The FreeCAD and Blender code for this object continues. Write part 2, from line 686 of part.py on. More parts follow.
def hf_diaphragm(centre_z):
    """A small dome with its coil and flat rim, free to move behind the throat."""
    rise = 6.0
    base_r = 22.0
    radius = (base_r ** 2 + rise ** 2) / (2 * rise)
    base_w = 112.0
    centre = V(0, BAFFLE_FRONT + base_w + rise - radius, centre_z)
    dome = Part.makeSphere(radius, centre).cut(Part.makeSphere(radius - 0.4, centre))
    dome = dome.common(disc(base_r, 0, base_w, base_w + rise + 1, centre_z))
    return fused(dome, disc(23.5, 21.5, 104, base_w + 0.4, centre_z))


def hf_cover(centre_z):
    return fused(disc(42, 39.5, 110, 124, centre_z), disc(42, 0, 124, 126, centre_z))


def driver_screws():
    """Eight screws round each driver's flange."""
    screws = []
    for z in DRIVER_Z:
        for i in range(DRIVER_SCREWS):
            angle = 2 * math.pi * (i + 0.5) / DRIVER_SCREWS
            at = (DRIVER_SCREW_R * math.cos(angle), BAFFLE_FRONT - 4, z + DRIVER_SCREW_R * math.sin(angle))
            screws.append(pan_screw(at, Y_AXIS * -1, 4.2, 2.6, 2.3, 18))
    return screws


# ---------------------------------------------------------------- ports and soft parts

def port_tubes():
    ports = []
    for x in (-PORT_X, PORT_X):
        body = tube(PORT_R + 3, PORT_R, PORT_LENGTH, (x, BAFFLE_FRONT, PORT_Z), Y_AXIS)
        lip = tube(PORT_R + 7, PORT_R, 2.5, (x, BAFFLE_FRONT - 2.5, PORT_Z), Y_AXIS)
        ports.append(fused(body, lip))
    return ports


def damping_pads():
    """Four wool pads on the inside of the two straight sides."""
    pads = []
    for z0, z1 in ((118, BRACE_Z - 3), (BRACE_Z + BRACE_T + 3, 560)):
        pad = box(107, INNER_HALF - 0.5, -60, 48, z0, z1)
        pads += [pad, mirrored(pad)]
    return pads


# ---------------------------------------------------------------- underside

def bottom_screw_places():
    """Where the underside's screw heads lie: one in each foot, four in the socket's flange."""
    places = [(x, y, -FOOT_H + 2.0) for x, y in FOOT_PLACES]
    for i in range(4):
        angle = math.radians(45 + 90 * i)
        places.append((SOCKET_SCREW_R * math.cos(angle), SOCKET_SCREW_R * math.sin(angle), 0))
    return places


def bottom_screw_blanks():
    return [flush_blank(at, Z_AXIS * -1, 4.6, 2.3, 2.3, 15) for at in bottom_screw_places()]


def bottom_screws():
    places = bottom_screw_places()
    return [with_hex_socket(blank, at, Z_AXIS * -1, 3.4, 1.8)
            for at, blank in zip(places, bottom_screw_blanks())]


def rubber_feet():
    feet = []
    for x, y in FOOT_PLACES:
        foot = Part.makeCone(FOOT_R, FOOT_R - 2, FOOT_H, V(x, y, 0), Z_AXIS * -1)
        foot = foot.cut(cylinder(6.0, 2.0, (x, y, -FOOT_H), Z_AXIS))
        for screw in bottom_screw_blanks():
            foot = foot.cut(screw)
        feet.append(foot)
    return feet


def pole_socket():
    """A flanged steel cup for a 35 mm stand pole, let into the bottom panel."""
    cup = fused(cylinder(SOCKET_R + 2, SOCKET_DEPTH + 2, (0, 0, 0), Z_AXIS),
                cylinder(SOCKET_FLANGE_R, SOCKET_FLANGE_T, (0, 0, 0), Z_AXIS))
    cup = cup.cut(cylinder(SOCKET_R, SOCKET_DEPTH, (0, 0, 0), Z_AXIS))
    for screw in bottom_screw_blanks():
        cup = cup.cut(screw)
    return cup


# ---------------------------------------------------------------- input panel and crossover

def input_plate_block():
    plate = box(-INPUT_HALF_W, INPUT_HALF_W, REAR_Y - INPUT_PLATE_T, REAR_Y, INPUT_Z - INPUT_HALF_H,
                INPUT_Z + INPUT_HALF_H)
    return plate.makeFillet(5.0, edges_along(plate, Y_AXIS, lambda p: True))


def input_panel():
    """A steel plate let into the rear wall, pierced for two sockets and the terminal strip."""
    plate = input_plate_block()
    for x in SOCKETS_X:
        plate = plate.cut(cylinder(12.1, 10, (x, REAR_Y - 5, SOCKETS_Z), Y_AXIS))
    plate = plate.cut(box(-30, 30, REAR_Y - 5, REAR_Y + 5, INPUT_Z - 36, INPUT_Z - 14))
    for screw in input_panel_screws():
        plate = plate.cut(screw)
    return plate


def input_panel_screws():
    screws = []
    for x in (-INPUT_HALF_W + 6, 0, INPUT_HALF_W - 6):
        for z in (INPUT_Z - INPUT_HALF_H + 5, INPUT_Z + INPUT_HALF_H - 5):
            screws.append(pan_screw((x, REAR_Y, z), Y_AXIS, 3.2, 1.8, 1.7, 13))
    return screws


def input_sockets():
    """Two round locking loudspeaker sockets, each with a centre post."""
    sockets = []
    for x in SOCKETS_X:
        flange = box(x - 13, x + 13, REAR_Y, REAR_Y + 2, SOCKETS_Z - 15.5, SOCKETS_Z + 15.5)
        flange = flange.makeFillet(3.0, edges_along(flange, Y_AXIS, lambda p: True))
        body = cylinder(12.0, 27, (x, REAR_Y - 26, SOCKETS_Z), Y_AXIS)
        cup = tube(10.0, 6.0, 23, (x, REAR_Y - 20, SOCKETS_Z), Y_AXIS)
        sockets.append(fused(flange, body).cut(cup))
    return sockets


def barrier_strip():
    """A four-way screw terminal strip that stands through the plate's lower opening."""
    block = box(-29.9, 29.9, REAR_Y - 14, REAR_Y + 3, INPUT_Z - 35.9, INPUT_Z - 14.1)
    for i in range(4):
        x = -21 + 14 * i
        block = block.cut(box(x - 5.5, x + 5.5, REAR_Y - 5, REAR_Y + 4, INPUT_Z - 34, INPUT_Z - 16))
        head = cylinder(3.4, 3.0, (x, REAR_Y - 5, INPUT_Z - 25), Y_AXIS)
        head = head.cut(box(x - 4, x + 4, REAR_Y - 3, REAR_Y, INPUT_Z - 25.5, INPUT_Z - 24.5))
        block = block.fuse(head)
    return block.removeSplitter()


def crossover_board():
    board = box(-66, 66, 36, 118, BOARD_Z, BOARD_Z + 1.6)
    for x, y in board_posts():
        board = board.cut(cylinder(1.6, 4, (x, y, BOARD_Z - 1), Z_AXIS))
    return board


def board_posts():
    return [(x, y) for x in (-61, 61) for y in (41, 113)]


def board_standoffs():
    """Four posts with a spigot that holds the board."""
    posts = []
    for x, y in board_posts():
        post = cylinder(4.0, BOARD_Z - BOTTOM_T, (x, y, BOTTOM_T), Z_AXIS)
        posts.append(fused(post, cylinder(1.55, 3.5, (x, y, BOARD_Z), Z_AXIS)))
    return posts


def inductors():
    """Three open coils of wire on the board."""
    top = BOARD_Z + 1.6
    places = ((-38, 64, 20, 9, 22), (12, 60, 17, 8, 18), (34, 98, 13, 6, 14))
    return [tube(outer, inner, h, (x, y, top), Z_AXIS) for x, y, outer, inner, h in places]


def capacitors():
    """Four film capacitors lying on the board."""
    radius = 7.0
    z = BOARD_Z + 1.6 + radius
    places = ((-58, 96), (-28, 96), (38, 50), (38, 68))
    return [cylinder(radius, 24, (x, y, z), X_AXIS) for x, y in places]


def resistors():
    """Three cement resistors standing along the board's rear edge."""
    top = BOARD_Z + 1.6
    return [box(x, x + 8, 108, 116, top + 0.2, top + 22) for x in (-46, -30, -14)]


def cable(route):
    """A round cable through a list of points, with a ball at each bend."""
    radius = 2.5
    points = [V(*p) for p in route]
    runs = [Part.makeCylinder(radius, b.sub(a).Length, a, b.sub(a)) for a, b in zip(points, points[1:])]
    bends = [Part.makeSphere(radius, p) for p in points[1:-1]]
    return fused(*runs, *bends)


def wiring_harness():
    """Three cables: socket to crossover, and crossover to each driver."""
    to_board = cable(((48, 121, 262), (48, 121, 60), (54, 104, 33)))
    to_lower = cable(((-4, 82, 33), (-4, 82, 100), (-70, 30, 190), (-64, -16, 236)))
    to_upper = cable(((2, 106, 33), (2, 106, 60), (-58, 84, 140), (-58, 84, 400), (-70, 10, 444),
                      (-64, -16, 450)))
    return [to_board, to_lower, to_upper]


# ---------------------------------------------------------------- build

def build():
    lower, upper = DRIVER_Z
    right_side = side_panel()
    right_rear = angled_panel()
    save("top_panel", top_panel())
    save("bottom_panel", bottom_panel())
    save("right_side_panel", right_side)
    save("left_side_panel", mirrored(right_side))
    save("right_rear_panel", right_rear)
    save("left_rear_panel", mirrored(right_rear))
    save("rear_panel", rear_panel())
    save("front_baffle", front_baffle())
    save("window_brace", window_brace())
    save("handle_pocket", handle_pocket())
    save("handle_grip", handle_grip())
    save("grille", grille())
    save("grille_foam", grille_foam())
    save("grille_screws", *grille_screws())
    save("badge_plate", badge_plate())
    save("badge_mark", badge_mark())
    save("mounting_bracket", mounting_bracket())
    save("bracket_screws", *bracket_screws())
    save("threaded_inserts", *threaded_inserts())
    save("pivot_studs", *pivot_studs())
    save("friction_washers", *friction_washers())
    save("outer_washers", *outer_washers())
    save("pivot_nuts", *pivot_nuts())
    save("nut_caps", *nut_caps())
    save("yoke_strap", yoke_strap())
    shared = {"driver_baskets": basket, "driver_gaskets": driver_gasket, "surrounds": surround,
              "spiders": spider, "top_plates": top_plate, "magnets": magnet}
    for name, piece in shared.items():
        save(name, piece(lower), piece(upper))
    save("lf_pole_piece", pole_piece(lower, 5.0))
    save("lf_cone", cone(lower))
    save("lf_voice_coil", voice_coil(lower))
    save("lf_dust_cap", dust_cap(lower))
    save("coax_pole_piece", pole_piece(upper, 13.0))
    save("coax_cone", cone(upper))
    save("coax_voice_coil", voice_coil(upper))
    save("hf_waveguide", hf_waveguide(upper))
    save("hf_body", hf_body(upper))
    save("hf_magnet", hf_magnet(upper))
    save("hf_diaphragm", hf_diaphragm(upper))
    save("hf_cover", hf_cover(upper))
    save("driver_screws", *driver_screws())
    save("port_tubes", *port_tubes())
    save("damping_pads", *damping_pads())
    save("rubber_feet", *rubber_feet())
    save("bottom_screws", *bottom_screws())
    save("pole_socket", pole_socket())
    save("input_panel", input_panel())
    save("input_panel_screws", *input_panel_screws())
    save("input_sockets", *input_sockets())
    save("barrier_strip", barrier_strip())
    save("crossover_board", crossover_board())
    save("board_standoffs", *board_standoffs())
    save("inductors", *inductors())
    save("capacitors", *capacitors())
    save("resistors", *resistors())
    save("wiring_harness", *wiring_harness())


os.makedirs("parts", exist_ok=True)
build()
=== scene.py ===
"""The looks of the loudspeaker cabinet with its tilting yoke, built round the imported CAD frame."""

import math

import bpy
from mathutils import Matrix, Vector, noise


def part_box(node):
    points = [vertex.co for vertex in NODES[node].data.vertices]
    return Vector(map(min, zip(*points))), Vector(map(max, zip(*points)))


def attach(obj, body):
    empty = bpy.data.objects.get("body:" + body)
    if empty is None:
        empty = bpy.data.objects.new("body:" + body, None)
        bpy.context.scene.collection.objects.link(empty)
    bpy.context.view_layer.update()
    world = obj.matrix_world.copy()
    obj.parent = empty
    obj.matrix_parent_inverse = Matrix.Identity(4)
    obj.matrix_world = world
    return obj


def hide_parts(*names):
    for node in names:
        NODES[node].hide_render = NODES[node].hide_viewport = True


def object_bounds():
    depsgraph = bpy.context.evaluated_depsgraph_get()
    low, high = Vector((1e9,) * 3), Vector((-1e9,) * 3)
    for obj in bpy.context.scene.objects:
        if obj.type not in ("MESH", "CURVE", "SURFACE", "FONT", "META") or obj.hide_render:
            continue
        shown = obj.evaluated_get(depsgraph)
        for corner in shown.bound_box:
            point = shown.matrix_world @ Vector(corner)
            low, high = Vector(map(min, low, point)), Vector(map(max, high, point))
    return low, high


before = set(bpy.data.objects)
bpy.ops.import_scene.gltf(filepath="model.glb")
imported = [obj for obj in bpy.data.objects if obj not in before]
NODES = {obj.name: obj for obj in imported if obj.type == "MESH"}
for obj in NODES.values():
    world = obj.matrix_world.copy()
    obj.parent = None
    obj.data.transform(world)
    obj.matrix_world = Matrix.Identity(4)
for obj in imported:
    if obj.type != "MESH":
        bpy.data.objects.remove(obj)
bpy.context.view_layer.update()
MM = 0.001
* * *
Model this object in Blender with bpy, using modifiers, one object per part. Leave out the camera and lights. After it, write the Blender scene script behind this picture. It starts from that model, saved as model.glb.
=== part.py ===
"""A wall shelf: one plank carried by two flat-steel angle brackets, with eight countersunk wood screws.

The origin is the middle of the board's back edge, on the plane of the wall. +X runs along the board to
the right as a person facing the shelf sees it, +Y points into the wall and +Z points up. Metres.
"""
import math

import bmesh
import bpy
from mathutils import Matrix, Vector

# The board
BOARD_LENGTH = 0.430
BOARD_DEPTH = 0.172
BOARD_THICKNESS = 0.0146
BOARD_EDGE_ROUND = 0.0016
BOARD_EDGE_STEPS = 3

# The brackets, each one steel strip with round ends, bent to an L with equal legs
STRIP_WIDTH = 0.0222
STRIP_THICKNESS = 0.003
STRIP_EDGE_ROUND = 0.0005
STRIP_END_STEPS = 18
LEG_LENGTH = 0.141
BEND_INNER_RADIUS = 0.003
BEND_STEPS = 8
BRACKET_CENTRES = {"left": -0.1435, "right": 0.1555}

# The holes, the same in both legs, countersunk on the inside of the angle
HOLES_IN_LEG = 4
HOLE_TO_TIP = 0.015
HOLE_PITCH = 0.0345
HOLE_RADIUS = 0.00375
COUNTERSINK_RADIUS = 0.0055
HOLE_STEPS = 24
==
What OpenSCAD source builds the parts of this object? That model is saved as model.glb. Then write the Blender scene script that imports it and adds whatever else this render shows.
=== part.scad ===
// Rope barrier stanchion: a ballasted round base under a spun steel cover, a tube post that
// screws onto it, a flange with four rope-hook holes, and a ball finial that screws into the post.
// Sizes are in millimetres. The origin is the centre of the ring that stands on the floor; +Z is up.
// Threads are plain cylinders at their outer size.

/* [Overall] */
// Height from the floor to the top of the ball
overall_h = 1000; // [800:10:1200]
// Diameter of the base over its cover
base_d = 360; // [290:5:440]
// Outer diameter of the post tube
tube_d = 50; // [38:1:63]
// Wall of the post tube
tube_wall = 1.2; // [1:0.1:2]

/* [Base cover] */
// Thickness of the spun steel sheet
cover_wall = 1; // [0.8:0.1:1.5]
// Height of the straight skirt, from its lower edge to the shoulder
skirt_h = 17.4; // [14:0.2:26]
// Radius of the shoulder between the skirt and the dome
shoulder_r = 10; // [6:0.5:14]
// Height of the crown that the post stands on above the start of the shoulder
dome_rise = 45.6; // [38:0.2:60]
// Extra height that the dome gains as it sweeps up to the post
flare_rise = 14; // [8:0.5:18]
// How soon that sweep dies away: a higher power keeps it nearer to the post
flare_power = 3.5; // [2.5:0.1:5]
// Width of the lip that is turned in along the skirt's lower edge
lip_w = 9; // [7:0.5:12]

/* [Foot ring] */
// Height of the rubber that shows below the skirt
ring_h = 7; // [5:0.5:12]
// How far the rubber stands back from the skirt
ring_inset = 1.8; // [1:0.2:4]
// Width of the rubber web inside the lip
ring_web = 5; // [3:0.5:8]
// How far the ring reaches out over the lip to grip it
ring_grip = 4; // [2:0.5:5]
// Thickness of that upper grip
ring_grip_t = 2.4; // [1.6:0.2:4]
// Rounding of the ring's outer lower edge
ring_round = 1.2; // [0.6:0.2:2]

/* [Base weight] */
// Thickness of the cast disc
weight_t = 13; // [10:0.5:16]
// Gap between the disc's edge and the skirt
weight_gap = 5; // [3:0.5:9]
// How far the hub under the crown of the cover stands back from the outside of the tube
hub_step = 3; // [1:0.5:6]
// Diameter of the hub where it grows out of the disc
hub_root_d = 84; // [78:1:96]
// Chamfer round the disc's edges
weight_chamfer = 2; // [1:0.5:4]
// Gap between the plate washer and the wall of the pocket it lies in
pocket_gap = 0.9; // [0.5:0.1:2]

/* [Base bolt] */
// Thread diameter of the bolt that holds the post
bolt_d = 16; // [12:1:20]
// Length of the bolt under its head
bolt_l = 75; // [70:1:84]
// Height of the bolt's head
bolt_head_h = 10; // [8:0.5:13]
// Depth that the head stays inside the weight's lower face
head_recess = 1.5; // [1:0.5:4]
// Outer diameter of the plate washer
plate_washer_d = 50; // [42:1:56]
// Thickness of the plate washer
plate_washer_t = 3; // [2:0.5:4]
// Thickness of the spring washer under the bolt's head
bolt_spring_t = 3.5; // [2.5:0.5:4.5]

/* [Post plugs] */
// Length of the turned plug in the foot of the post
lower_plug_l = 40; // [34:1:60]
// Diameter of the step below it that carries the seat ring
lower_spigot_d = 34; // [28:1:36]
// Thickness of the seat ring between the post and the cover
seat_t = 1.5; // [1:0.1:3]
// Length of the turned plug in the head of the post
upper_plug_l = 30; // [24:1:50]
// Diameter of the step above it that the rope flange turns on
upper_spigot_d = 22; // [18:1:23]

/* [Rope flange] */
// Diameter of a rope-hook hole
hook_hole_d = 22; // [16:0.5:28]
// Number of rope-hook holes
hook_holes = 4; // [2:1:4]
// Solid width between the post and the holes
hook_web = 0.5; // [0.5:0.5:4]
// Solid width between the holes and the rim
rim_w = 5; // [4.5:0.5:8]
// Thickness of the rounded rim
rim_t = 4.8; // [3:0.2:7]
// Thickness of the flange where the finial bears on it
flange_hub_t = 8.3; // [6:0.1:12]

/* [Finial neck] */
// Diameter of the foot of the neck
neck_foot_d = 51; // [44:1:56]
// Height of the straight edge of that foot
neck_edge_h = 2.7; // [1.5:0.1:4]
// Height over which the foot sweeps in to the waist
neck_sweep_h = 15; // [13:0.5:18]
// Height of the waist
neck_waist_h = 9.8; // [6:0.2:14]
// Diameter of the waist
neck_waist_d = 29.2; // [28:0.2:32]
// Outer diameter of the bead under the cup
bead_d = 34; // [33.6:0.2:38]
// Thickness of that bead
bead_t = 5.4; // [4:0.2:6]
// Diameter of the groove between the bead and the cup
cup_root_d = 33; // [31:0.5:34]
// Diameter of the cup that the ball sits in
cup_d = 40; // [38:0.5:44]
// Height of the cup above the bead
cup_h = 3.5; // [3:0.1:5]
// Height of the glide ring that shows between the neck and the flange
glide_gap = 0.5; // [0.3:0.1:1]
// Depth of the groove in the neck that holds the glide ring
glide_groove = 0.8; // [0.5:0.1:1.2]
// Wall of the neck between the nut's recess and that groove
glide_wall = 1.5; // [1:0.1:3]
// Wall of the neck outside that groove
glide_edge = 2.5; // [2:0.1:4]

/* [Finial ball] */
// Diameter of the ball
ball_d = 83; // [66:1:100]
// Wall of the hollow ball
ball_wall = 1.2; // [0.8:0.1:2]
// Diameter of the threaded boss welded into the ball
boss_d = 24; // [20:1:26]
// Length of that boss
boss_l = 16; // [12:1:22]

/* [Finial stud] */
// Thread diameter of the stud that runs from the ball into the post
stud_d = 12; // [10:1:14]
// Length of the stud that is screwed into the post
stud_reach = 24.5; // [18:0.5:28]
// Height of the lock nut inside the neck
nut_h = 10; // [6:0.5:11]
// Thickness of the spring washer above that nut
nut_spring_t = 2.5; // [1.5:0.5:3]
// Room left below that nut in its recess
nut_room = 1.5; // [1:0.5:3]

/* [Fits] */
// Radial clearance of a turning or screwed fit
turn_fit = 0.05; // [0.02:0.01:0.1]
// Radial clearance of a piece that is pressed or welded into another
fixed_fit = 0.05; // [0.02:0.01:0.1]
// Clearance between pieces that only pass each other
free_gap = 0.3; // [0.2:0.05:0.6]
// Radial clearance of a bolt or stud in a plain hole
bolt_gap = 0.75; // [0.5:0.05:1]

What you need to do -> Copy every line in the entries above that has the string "corner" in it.

Answer to the exercise ->
        for corner in shown.bound_box:
            point = shown.matrix_world @ Vector(corner)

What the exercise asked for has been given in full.